### Prompt
In the entries below, find the line containing "Turn this picture" and the line containing "floor_z = 20; // [19:0.5:21]". Copy those two lines and everything between them exactly, and only that.
--- Start Records shown ---
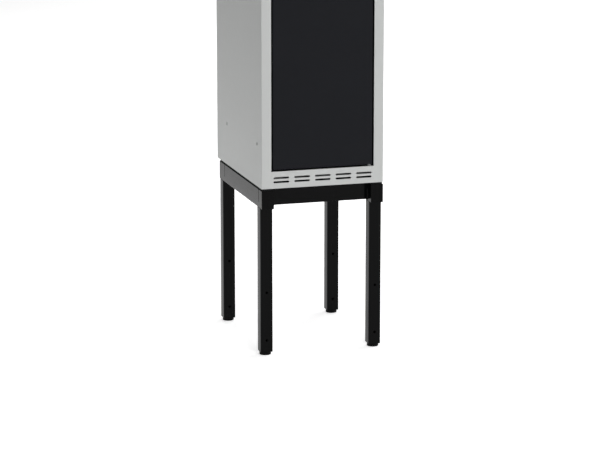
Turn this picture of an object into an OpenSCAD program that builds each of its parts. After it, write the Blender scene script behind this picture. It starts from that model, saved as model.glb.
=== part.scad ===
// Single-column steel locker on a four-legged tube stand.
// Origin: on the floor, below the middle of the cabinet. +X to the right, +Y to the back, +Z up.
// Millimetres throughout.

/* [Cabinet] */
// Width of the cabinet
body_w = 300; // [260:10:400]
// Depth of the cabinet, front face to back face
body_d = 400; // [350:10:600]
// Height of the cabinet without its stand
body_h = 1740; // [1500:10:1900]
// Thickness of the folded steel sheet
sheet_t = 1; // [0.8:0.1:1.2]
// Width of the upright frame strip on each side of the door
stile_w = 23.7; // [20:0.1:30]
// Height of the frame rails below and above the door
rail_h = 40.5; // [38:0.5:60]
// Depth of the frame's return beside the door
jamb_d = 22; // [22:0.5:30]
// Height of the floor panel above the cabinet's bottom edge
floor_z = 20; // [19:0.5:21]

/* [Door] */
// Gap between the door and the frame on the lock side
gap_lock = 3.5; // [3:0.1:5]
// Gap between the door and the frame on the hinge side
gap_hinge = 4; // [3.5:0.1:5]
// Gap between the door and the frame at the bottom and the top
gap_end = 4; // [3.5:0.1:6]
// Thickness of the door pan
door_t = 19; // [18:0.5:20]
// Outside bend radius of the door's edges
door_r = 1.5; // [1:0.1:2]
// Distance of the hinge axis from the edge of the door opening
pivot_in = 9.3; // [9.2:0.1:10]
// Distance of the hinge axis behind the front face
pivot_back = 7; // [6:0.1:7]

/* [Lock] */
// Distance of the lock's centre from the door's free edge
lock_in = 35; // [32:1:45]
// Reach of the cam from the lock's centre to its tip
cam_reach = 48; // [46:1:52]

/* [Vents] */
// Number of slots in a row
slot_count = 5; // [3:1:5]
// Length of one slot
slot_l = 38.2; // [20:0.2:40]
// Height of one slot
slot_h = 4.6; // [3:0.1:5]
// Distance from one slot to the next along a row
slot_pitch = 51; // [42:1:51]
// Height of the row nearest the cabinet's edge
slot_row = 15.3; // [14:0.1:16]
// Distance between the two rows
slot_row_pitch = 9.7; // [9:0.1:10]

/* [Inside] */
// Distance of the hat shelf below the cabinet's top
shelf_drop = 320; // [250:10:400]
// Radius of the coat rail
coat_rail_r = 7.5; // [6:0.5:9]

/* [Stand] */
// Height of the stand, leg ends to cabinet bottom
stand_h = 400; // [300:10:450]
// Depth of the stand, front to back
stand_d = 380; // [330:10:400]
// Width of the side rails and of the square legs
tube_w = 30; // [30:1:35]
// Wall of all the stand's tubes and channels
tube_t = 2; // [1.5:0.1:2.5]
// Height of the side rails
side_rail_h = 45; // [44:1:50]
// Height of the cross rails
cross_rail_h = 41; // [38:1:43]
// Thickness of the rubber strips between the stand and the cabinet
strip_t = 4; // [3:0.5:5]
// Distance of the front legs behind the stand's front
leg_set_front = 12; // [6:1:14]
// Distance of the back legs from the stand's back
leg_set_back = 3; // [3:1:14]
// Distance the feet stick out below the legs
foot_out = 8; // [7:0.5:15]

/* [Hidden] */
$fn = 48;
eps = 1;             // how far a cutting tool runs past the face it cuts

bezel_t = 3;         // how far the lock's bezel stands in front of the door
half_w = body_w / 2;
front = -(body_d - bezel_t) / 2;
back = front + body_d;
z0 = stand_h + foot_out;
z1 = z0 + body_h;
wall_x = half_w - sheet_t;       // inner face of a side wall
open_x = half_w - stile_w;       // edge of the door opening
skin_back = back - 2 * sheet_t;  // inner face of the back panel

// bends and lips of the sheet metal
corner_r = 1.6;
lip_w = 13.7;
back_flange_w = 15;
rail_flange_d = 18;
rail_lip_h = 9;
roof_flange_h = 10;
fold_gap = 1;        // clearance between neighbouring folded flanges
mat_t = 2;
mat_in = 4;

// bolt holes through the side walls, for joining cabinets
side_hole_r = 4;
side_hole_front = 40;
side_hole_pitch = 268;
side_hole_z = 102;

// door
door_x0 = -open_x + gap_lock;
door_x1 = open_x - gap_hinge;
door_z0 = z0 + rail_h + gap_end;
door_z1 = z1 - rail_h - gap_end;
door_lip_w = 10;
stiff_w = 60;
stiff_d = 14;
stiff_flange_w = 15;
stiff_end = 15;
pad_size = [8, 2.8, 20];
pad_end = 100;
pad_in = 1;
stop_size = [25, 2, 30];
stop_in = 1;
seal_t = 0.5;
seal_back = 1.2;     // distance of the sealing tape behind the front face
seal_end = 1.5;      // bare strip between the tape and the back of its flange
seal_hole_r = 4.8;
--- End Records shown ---
--- Start Records shown ---
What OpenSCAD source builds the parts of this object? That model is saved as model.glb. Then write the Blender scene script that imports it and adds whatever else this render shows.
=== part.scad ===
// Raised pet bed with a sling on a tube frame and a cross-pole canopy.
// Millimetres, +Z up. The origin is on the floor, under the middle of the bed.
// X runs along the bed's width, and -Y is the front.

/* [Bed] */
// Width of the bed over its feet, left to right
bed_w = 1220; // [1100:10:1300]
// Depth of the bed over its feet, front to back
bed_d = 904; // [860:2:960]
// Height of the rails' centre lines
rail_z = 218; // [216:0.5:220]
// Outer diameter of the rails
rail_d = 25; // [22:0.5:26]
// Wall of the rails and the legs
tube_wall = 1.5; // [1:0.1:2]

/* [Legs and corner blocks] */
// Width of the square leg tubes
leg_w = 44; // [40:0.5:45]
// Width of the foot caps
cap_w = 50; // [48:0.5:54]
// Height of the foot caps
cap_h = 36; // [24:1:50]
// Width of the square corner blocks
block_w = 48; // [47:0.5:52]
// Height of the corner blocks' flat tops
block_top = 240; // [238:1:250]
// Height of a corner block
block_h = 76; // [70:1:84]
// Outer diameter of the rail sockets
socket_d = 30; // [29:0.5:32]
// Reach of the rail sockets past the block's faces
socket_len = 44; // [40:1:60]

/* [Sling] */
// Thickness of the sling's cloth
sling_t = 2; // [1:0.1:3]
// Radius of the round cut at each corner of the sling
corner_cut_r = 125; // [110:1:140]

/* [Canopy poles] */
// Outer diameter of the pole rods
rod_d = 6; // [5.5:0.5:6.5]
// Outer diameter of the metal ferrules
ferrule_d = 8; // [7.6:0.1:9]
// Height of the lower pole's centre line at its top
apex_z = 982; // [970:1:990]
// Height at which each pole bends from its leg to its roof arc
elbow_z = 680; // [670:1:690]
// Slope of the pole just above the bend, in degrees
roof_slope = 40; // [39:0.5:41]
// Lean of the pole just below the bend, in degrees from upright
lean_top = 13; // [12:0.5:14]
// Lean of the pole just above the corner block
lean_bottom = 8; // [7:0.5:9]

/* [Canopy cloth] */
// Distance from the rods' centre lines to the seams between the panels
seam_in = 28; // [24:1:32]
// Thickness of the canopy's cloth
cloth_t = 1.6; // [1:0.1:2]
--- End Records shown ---
--- Start Records shown ---
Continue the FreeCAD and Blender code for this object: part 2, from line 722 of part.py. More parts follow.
--- End Records shown ---
### Full solution
Turn this picture of an object into an OpenSCAD program that builds each of its parts. After it, write the Blender scene script behind this picture. It starts from that model, saved as model.glb.
=== part.scad ===
// Single-column steel locker on a four-legged tube stand.
// Origin: on the floor, below the middle of the cabinet. +X to the right, +Y to the back, +Z up.
// Millimetres throughout.

/* [Cabinet] */
// Width of the cabinet
body_w = 300; // [260:10:400]
// Depth of the cabinet, front face to back face
body_d = 400; // [350:10:600]
// Height of the cabinet without its stand
body_h = 1740; // [1500:10:1900]
// Thickness of the folded steel sheet
sheet_t = 1; // [0.8:0.1:1.2]
// Width of the upright frame strip on each side of the door
stile_w = 23.7; // [20:0.1:30]
// Height of the frame rails below and above the door
rail_h = 40.5; // [38:0.5:60]
// Depth of the frame's return beside the door
jamb_d = 22; // [22:0.5:30]
// Height of the floor panel above the cabinet's bottom edge
floor_z = 20; // [19:0.5:21]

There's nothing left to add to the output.